About this debate, do you think capitalism is moral? Is capitalism moral? Of course not. Of course it isn't immoral either. Capitalism is not a person, it doesn't decide to do good things or bad things, it doesn't read Kant. think the premise of the debate is slightly flawed. Although, I'm happy to play. Capitalism is very effective, it appears to be, when properly shaped, and constrained, and regulated, the single best system we've come up with to manage most human affairs or at least affairs that involve transactions between parties. This is a category error; societies are moral, people are moral. Economic systems either work or they don't.
I guess the essence of the question is, is Capitalism destructive or positive or not positive? That's like asking me if a wrench is destructive or positive or not positive. Or a baseball bat. Capitalism can be used in one way to dump a bunch of nuclear waste in to streams or it can be used to invent nuclear energy that powers the world cleanly.
This debate feels to me like something out of the '50s a little bit. There really aren't plausible alternatives to what we call capitalism. There are simply different ways to managing capitalism. Nobody's even approaching the idea that we can have an anarchist capitalism in which three months from now, three years from now, we all just live under Google's thumb with Steve Jobs as dictator. We don't think that's capitalism, that's monopoly. And nobody's talking about moving to a communist or socialist system in which the means of production are owned and it's from to each according to his ability and to each according to his need, we are talking about different twists of the dial and how effectively or loosely capitalism should be regulated. I think that just sort of depends on which part of the economy you're talking about. People get very ideological about this question, but functionally it's really a pragmatic inquiry.
You're gonna be going up against someone who has called Atlas Shrugged "the best defense of capitalism ever written," John Allison, who presumably feels strongly that there should be, he's libertarian, so I'm assuming that he thinks there should be as little regulation as possible. I can't speak for him.

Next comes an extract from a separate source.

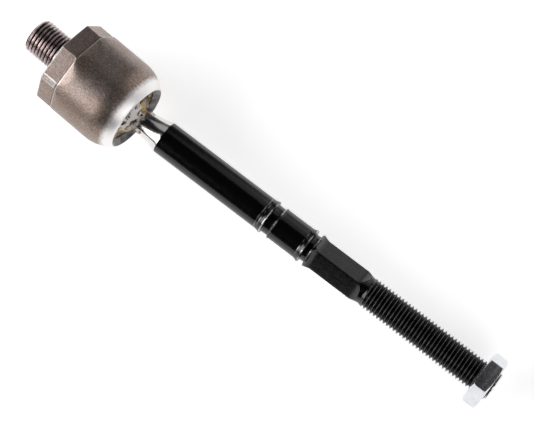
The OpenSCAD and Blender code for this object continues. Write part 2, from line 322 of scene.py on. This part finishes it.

Do you know anything about him? I don't.
So you agreed to do the debate because the topic interests you even though you think it's mis-categorized? Are you looking at it like you want to go in and defend one position or another in the traditional sense of the debate? I'm looking to have an enjoyable evening talking economics which is something I tend to like to do. I like to make it up to New York when I have the opportunity, I think Demos does good work and they're allied with my old magazine, "The American Prospect", so I'm happy to help them out.
Did you like Ayn Rand in high school? No. I didn't read Ayn Rand in high school. Not that I didn't like her or did like her, I just didn't read her.
Given the fact that the two major parties seemed to be controlled by the rich, how can the rest of us try to make government serve the needs of people instead of corporations? I think that this question, to sort of deal with it correctly, would require a longer answer than we have time for here. I think there's no doubt that the political system is heavily tilted towards those with money and towards corporations, I wouldn't say it simply serves them. I think things are more complicated than that. I think partisanship is a much stronger force on the system than people realize. There's a lot of things that people attach to interests that are actually partisan incentives at work, mixed with the system's tendency towards paralysis and inertia. I'm about as big as a supporter of campaign finance reform as you'll find, and I don't dismiss the question you're asking, I'm just saying that I think that the problems, the reason people are upset and the problems we're facing are somewhat less monocausal than some people realize. I think that what is breaking the political system apart or at least what is impeding it from functioning effectively is more complicated than simply what representation wealthy interests have.
There seems to be such a disconnect between the complexity of the problems and what happens in the media, in terms of reducing things to sound bytes and even focusing on completely irrelevant things like Obama's birth certificate. This is why I write a boring policy focused blog.
Do you feel like you have somehow influenced the Washington press core to ask tougher questions? Have you seen any influence with the rise of the blogger, actually influencing mainstream reporting? I don't make any claims for my influence. I try to do the best I can with my little corner of it and that's what I can hope for.
What about blogging in general? Do you think that has had any impact? It's like anything else, it's complicated. It has good impacts and bad impacts. It's done good things... there are good blogs and there are bad blogs. There used to be a time when blogging referred to something more specific, a type of an amateur political commentary, people at home trying to get involved. That's what I was when I started out. But now blogging is such a diffuse form that it has a lot more to do with the fact that you're typing in a blogging program than it does of what you're typing. People at the Washington Post blog, people at home blog, it's sort of like writing at paper at this point. Writing on paper has a lot of impact and sometimes what's written is good and sometimes what's written is bad. I wouldn't presume to say what it's been in the aggregate.